Não dá para entender, muito menos agüentar, com paciência, essa onda de histerismo provocada pela morte súbita, mas prevista, do astro pop norte-americano Michael Jackson.
Na Bahia, onde o inadmissível acontece, está sendo aventada a possibilidade de ser erguida uma estátua do ídolo, no histórico espaço do Pelourinho!!!
A responsável por tudo isso é a mídia que, mal larga um urubu, busca carniça nova, a fim de alimentar os delírios dos fanáticos.
E tome-lhe notícia o dia inteiro, atravessando a noite, nos canais 24 horas, reiniciando a lenga–lenga no dia seguinte, com exaustiva repetição de fatos conhecidos. Foi assim com o desastre do avião da Air France, está sendo o mesmo com a morte de Jackson.
O que aconteceu de exploração no desastre aéreo foi terrível. Imagino o quanto sofreram os familiares das vítimas, massacrados dia e noite com os noticiários da imprensa.
Michael Jackson foi um artista em permanente mutação. Mutação que se iniciou com o progressivo branqueamento da pele negra, a transformação visual, promovida pelas inúmeras cirurgias plásticas, até a mudança da voz de adulta para a de uma criança.
O cabelo "black power", dos tempos de infância, foi sendo pouco a pouco alisado a ponto de cair-lhe aos ombros. Sua voz transformou-se numa fala infantil, de criança abobalhada ou indefesa, que respondia em sussurros as perguntas dos entrevistadores que o escutavam.
Se teve talento, ganhou com essa condição, se praticou loucuras flagradas pelas lentes objetivas dos fotógrafos, problema dele. Se fez ou não filho, também só a ele competiu.
Se, por brincadeira ou infantilidade, tentou lançar um deles, o filho de mãe desconhecida, de uma janela de hotel, em Berlim, foi para impressionar a multidão. E nós com isso?
Será que não temos mais com que fazer? Ou Salvador, pelo simples fato de ter recebido sua visita para a realização de um clipe, no Pelourinho, tem que lhe conferir status de herói?
Em minha opinião, o astro norte-americano foi um dançarino excepcional, um cantor apreciável, compositor de mérito, mas um negro que não quis assumir sua condição racial, nem dela se orgulhava. Por isso, enfrentou tantas cirurgias, tantos tratamentos com dermatologistas e padeceu de dores atrozes.

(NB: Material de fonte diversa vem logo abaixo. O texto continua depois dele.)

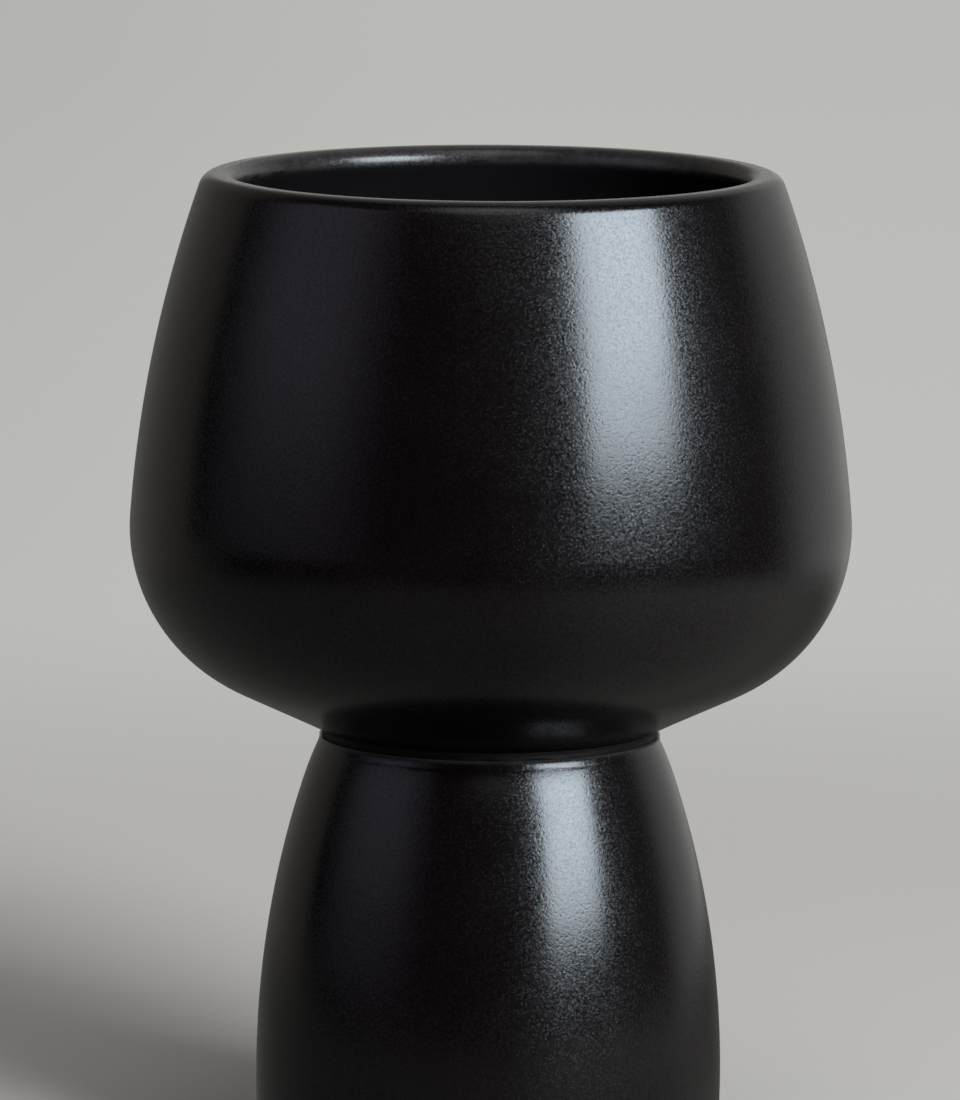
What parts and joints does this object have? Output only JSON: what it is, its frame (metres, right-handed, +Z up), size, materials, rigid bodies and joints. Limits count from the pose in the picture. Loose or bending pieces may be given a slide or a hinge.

Pobre e infeliz artista, que não aceitou a própria condição racial, usou estranhas máscaras que lhe ocultavam a face e parte do corpo, além de ter sido julgado por crime de pedofilia.
Creio que não se deseje homenagear, em área tão baiana, tão densamente sobrecarregada de história da nossa gente, com uma estátua de um adventício, somente porque ali dançou certo dia.
Simplesmente descabida essa idéia, como outras que, de vez em quando, circulam em nosso meio, sem que lógica alguma possa explicá-las. É o caso, por exemplo, do show no Farol, no dia Dois de julho, responsável pelas ruas vazias na tarde do desfile patriótico. Será que tudo nesta terra se reduz às músicas e às estrelas do axé?
Isso sem contar com o prejuízo, que vem sendo perpetrado contra aquele monumento, conforme expôs o professor Mário Mendonça de Oliveira, em recente depoimento a determinado órgão de imprensa da cidade.
Pessoalmente, já tenho me pronunciado contra esse abuso, mas o meu protesto de nada vale diante do dinheiro que se ganha com esses eventos.
Insisto em proclamar em alto e bom som, não é possível fechar os olhos a essa evidência e usar e abusar do Farol da Barra para a realização de milionários mega-shows.
Não vi com muita simpatia a inauguração da estátua de Zumbi na Praça da Sé. Fazer o quê?
Temos muitas figuras de negros baianos que honraram a Bahia, um deles, o notável abolicionista, Luiz Gama, que tem muito mais a ver conosco. É certa que não houve consulta popular para ser feita essa homenagem, mas o povo aplaudiu a iniciativa por ser Zumbi o chefe do Quilombo dos Palmares, embora de existência histórica, para alguns estudiosos, não comprovada, e símbolo da resistência negra. Menos mal, se a intenção foi essa mesmo.
Acompanho, neste instante, pela TV, o fantástico funeral do astro pop norte americano. Como declarou a atriz Elizabeth Taylor, sua grande amiga, foi armado "um verdadeiro circo".
Prestem bem atenção, o espetáculo vai continuar, rendendo muitos "dividendos", tal como aconteceu com Elvis Presley, em cuja residência, em Graceland, nos Estados Unidos, ainda hoje se fatura muito dinheiro.